Ein weiterer Grund für die Eskalation dürften nach Ansicht von Experten auch die menschenunwürdigen Bedingungen vor Ort sein. In Guayaquil sind die nun betroffenen Gebäude der Haftanstalt beispielsweise zwischen 62 und 67 Prozent überbelegt. Darauf machte auch die Organisation Allianz gegen Gefängnisse Ecuador gemeinsam mit anderen Verbänden aufmerksam. Sie ziehen die Aussage der Regierung, es habe sich um einen Machtkampf zwischen verschiedenen Bandenmitgliedern gehandelt, in Zweifel.

"Das von den hegemonialen Medien verbreitete Narrativ des 'Bandenkriegs' ignoriert die strukturellen und systemischen Ursachen der Gewalt, wie die prekären Bedingungen im Gefängnis, die Isolation, die Korruption der Verwaltung und die unverhältnismäßige Belastung der verarmten Familien durch die Kosten der Inhaftierung (...) Darüber hinaus macht das Narrativ die Mehrheit der Gefängnisinsassen unsichtbar: arme Frauen, Menschen, die Bagatelldelikte begangen haben, um zu überleben, Menschen in Untersuchungshaft, Menschen, die trotz verbüßter Strafe nicht entlassen wurden", so die Allianz gegen Gefängnisse Ecuador.

Ein von der Nachrichtenagentur Reuters verbreitetes Video von vor einer Woche zeigt Protestierende und auf Nachrichten wartende Angehörige vor der Haftanstalt Litoral. Sie versuchen vergebens, Polizeiautos am Durchkommen zu hindern, um eine Intervention zu verhindern.

Der Direktor der SNAI, Bolívar Garzón, ehemaliger Direktor der Haftanstalt von Latacunga, kündigte nun zusammen mit der Regierungsministerin Alexandra Vela einen Plan zur Umstrukturierung und Prävention an. Mithilfe konkreter Maßnahmen soll das Problem der strukturellen Überbelegung in dem Gefängnis Litoral angegangen werden, darunter die Sanierung und Erweiterung des Komplexes, die Aufteilung und Umverteilung der Insassen sowie die Begnadigungen von älteren Menschen, Behinderten und Schwerstkranken. In Cotopaxi befindet sich der Bau eines neuen Komplexes bereits in den Vorbereitungen.

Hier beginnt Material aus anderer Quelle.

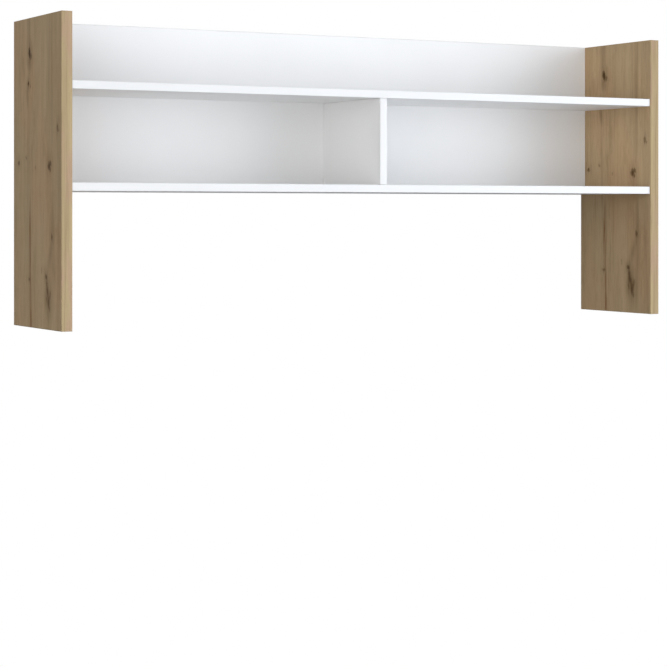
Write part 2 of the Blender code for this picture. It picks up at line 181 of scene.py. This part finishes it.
class Tree:
    """A material's node tree. Each method adds a node and returns its output."""

    def __init__(self, name):
        self.material = bpy.data.materials.new(name)
        self.material.use_nodes = True
        self.nodes = self.material.node_tree.nodes
        self.links = self.material.node_tree.links
        self.shader = self.nodes["Principled BSDF"]

    def add(self, kind, inputs=(), output=0, **settings):
        node = self.nodes.new(kind)
        for key, value in settings.items():
            setattr(node, key, value)
        for key, value in dict(inputs).items():
            self.feed(node.inputs[key], value)
        return node.outputs[output]

    def feed(self, socket, value):
        if isinstance(value, bpy.types.NodeSocket):
            self.links.new(value, socket)
        elif isinstance(value, tuple) and len(value) == 3 and socket.type == "RGBA":
            socket.default_value = (*value, 1.0)
        else:
            socket.default_value = value

    def place(self):
        """The point on the surface, in the frame's metres."""
        return self.add("ShaderNodeTexCoord", output="Object")

    def parts(self, vector):
        node = self.nodes.new("ShaderNodeSeparateXYZ")
        self.links.new(vector, node.inputs[0])
        return tuple(node.outputs)

    def join(self, x, y, z):
        return self.add("ShaderNodeCombineXYZ", {0: x, 1: y, 2: z})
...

Ein Großteil der Toten konnte mittlerweile identifiziert und an die Angehörigen übergeben werden. Für die Bestattung der Toten möchte die Stadtverwaltung von Guayaquil Ressourcen zur Verfügung stellen. Die Interamerikanische Kommission für Menschenrechte (CIDH) hat die ecuadorianische Regierung aufgefordert, die Zustände in den Gefängnissen zu untersuchen und präventiv zu verbessern.